__What the task asks__:
Check each line below for the word "finishes", and copy those that have it.

■ ■ ■ ■ ■

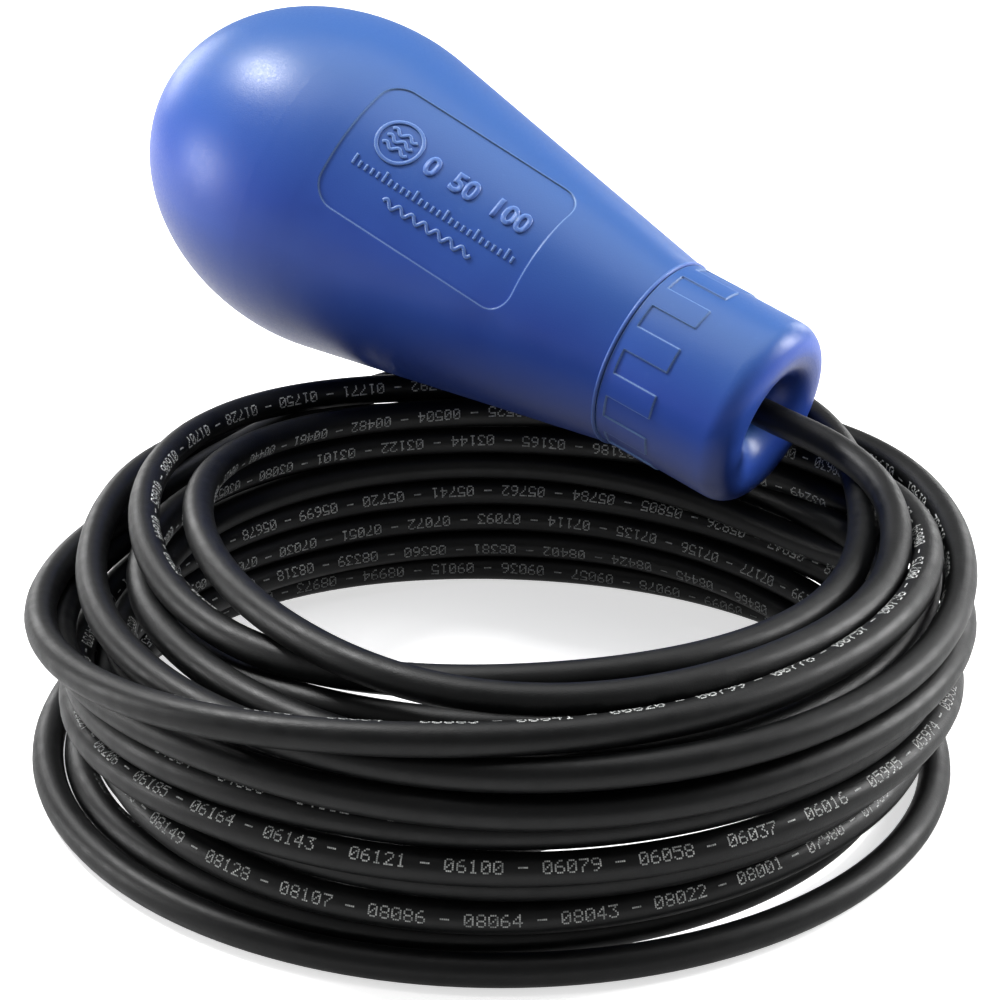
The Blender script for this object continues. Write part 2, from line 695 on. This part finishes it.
def collared_ferrule(name, collar_end):
    """A tinned crimp with a red polypropylene collar: the collar ends at a place along X, in millimetres."""
    material, tree, surface, place = new_finish(name)
    along = add_node(tree, "SeparateXYZ", None, Vector=place).outputs["X"]
    bare = spread(tree, along, collar_end - 0.05, collar_end + 0.05)
    red = mixed(tree, grain(tree, place, 2.0, 3.0), paint("#A81B16"), paint("#C22A20"))
    tin = mixed(tree, grain(tree, place, 1.0, 3.0), paint("#B9BABA"), paint("#D2D2D0"))
    crimp = bumped(tree, add_node(tree, "TexWave", None, Vector=place, Scale=0.35).outputs["Fac"], 0.12)
    tone = mixed(tree, bare, red, tin)
    gloss = spread(tree, bare, 0.0, 1.0, 0.38, 0.26)
    set_sockets(tree, surface, Base_Color=tone, Metallic=bare, Roughness=gloss, Normal=crimp)
    return material


def marking_ink():
    """Pale grey ink jetted on the sheath in dots, thin enough to let some black through."""
    material, tree, surface, place = new_finish("marking_ink")
    worn = spread(tree, grain(tree, place, 1.2, 4.0, 0.7), 0.36, 0.66)
    tone = mixed(tree, worn, paint("#868A89"), paint("#F1F3F1"))
    texture = bumped(tree, grain(tree, place, 0.2, 2.0), 0.01)
    set_sockets(tree, surface, Base_Color=tone, Roughness=0.6, Normal=texture)
    return material


blue = blue_polypropylene(
    "blue_polypropylene", dark="#3153B6", light="#395FC2", top="#325C9E", low="#243A80", rub_share=0.12
)
raised_blue = blue_polypropylene(
    "raised_blue_polypropylene", dark="#4D6CC2", light="#5778CE", top="#4B70B4", low="#3957A0", rub_share=0.25
)
nitrile = moulded("black_nitrile_rubber", "#1A1A1A", "#101010", 0.62)
acetal = moulded("white_acetal", "#E4E3DE", "#D8D7D1", 0.38)
tinned = metal("tinned_brass", "#C9C8C4", "#B4B3AE", 0.30)
brass = metal("stamped_brass", "#D2AE62", "#BD9850", 0.28)
finishes = {
    "float_shell": blue,
    "end_cap": blue,
    "cap_seal": nitrile,
    "gland_bush": moulded("grey_nitrile_rubber", "#55585A", "#484B4D", 0.6),
    "gland_washer": metal("stamped_stainless", "#BFC1C3", "#ABADB0", 0.30),
    "gland_nut": moulded("natural_nylon", "#D9D5C6", "#CCC8B8", 0.42),
    "capsule_body": moulded("black_polypropylene", "#202124", "#17181A", 0.45),
    "capsule_gasket": nitrile,
    "ball_bumper": nitrile,
    "ball_track": acetal,
    "switch_cradle": acetal,
    "steel_ball": metal("bearing_steel", "#C6C8CA", "#BABCBF", 0.10, 0.4, (1.0, 1.0, 1.0)),
    "switch_case": moulded("black_thermoset", "#161616", "#0E0E0E", 0.5),
    "lever_pin": metal("drawn_stainless", "#B8B9BB", "#A6A8AA", 0.24),
    "switch_lever": metal("spring_steel", "#A9ABAE", "#96989B", 0.26),
    "switch_plunger": moulded("red_polycarbonate", "#B3241C", "#9C1B15", 0.3),
    "contact_blade": brass,
    "common_terminal": brass,
    "open_terminal": brass,
    "closed_terminal": brass,
    "sleeve_common": tinned,
    "sleeve_open": tinned,
    "sleeve_closed": tinned,
    "tail_ferrule_black": collared_ferrule("ferrule_on_black", 92.36),
    "tail_ferrule_brown": collared_ferrule("ferrule_on_brown", 91.85),
    "tail_ferrule_grey": collared_ferrule("ferrule_on_grey", 90.84),
}
finishes["capsule_lid"] = finishes["capsule_body"]
finishes["switch_cover"] = finishes["switch_case"]
core_tones = {
    "black": ("#1B1C1D", "#121314"),
    "brown": ("#6A3D22", "#58301A"),
    "grey": ("#8B8E90", "#7C7F81"),
}
for colour, (light, dark) in core_tones.items():
    insulation = moulded(colour + "_core_insulation", light, dark, 0.5)
    finishes["inner_core_" + colour] = insulation
    finishes["tail_core_" + colour] = insulation


def give_finish(obj, material):
    """Puts one material on the whole of a piece."""
    obj.data.materials.clear()
    obj.data.materials.append(material)


for node_name, material in finishes.items():
    give_finish(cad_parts[node_name], material)
give_finish(cable, rubber_sheath())
give_finish(cable_print, marking_ink())
give_finish(panel_marks, raised_blue)
give_finish(rib, raised_blue)

# Studio


def plain_floor():
    """A pale matt floor, large enough to fill the view."""
    mesh = bpy.data.meshes.new("floor")
    half = 6.0
    corners = [(-half, -half, 0), (half, -half, 0), (half, half, 0), (-half, half, 0)]
    mesh.from_pydata(corners, [], [(0, 1, 2, 3)])
    obj = add_object("floor", mesh)
    material, tree, surface, place = new_finish("pale_floor")
    # White where it is seen, greyer in mirror images, and a mid grey in the light that it throws back up
    ray = add_node(tree, "LightPath").outputs
    mirrored = math_node(tree, "MULTIPLY", ray["Is Glossy Ray"], 0.45)
    seen = math_node(tree, "MAXIMUM", ray["Is Camera Ray"], mirrored)
    seen = math_node(tree, "MAXIMUM", seen, ray["Is Transmission Ray"])
    white = mixed(tree, grain(tree, place, 300.0, 2.0), paint("#F4F4F4"), paint("#F8F8F8"))
    tone = mixed(tree, seen, paint("#9A9A9A"), white)
    glow = spread(tree, seen, 0.0, 1.0, 0.0, 0.62)
    set_sockets(tree, surface, Base_Color=tone, Roughness=0.9)
    set_sockets(tree, surface, Emission_Strength=glow, Emission_Color=paint("#FFFFFF"))
    give_finish(obj, material)


def soft_lamp(name, place, aim, size, power):
    """A soft box that faces a point: places and sizes in metres, power in watts."""
    data = bpy.data.lights.new(name, "AREA")
    data.shape = "RECTANGLE"
    data.size = size[0]
    data.size_y = size[1]
    data.energy = power
    lamp = add_object(name, data)
    lamp.location = place
    lamp.rotation_euler = (Vector(aim) - Vector(place)).to_track_quat("-Z", "Y").to_euler()


plain_floor()
soft_lamp("lamp_overhead", (0.0, 0.25, 1.30), (0.0, 0.0, 0.05), (1.5, 1.1), 11.5)
soft_lamp("lamp_top_left", (-0.72, 0.40, 1.12), (-0.02, 0.06, 0.08), (0.28, 0.28), 15.5)
soft_lamp("lamp_left", (-1.08, 0.14, 0.20), (-0.08, 0.10, 0.12), (0.28, 0.28), 3.6)
soft_lamp("lamp_right", (1.05, 0.30, 0.50), (0.0, 0.0, 0.05), (0.30, 0.6), 13.0)
soft_lamp("lamp_back_left", (-0.75, 1.15, 0.34), (0.0, 0.0, 0.04), (0.45, 0.40), 3.0)
soft_lamp("lamp_back_right", (0.75, 1.15, 0.34), (0.0, 0.0, 0.04), (0.45, 0.40), 3.0)
scene.world = bpy.data.worlds.new("room")
scene.world.use_nodes = True
room_light = scene.world.node_tree.nodes["Background"]
room_light.inputs["Color"].default_value = paint("#FFFFFF")
room_light.inputs["Strength"].default_value = 0.31
scene.view_settings.view_transform = "Standard"

# Size

bpy.context.view_layer.update()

■ ■ ■ ■ ■

__Task output__:
The Blender script for this object continues. Write part 2, from line 695 on. This part finishes it.
finishes = {
finishes["capsule_lid"] = finishes["capsule_body"]
finishes["switch_cover"] = finishes["switch_case"]
    finishes["inner_core_" + colour] = insulation
    finishes["tail_core_" + colour] = insulation
for node_name, material in finishes.items():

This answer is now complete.